For me this attitude was epitomized by Chauncey Veatch, the keynote speaker at the NACAC national conference last fall in Austin. His address was the most moving speech I have ever heard… and he spoke of how he entered teaching as more of a calling and obligation than a career. His description of the impoverished Latino community whose lives he has transformed was absolutely inspiring. You can read a similar address here.

Maxim 3: Teachers are responsible because they control subject, style, and speaker.

Mimi Chenfeld, one of my favorite people who happens to have lightened my life as a folk dance teacher a number of years ago, calls it “Teaching in the Key of Life.”

Maxim 4: Teachers should judge their success by the success of their students

Rafe Esquith, another legendary teacher who I heard at a CASE keynote a few years ago, points to the success of his students as the success of his students. That’s what he focuses on, and that’s what he wants to be judged by. In There are no Shortcuts my takeaway was the long-term impact on the kids who he prods, cajoles, and leads to excellence.

Maxim 5: Teachers impact more by their character and commitment than by their communication.

In addition to my personal observations of Veatch, Chenfeld, and Esquith, this concept reminds me of an interview I once did for Ohio Wesleyan. Philip Meek, a nationally-respected publisher, spoke to me about a prof way back in 1958 or so who had come to class and said (paraphrasing) “I always prepare at least 2 hours before class, and for a variety of reasons I could not do that today… you are dismissed.” Phil said, “That taught me more about commitment to excellence and character than anything else that ever happened to me.”
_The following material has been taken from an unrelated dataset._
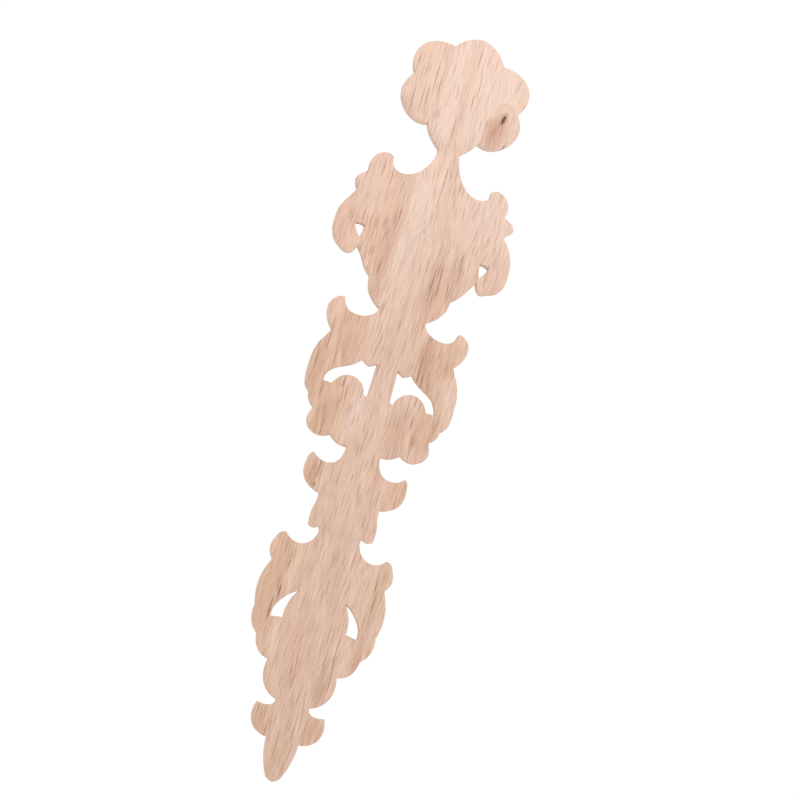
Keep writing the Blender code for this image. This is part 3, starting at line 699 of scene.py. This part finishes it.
def step_up(tree, value, low, high, to_low=0.0, to_high=1.0):
    """Goes softly from one amount to the other while the value goes from low to high."""
    limits = {"Value": value, "From Min": low, "From Max": high, "To Min": to_low, "To Max": to_high}
    return put(tree, "ShaderNodeMapRange", limits, interpolation_type="SMOOTHSTEP").outputs["Result"]


def tinted(tree, amount, under, over):
    """One colour laid over another by an amount."""
    return put(tree, "ShaderNodeMix", {0: amount, 6: under, 7: over}, data_type="RGBA").outputs[2]


def streaky_group():
    """Noise drawn out along the grain: streaks Wide across and Long along it."""
    group, ins, outs = new_group("streaks", (("Place", "NodeSocketVector"), ("Wide", "NodeSocketFloat"),
                                             ("Long", "NodeSocketFloat"), ("Detail", "NodeSocketFloat")),
                                 (("Amount", "NodeSocketFloat"),))
    parts = put(group, "ShaderNodeSeparateXYZ", {0: ins.outputs["Place"]})
    x = calc(group, "DIVIDE", parts.outputs[0], ins.outputs["Wide"])
    y = calc(group, "DIVIDE", parts.outputs[1], ins.outputs["Wide"])
    z = calc(group, "DIVIDE", parts.outputs[2], ins.outputs["Long"])
    drawn = put(group, "ShaderNodeCombineXYZ", {0: x, 1: y, 2: z})
    noise = put(group, "ShaderNodeTexNoise", {"Vector": drawn.outputs[0], "Scale": 1.0,
                                              "Detail": ins.outputs["Detail"], "Roughness": 0.6})
    group.links.new(noise.outputs["Fac"], outs.inputs["Amount"])
    return group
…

Maxim 6: Teachers exist to serve the students.

Just a few weeks ago I was interviewing Dick Lucier, an emeritus economics prof from Denison, and he said:

“Teaching is so damn time-intensive and labor-intensive… and I never found a shortcut that would work.” And then he goes on for 4 minutes, tossing off nuggets about valuing students and coming prepared and keeping the subject fresh in his own mind.

What a privilege I have had, working for schools like Denison, Ohio Wesleyan, and Cedarville, all of which prize great teaching and keep the classes small so that committed profs can get to know their students. It makes me wish I had pursued a doctorate and become a prof at a small liberal arts college myself….

Maxim 7: Teachers who practice the Laws of the Learner Teacher can become master teachers.

Well, I guess that one’s pretty obvious. Value the students, and the students will value the teacher.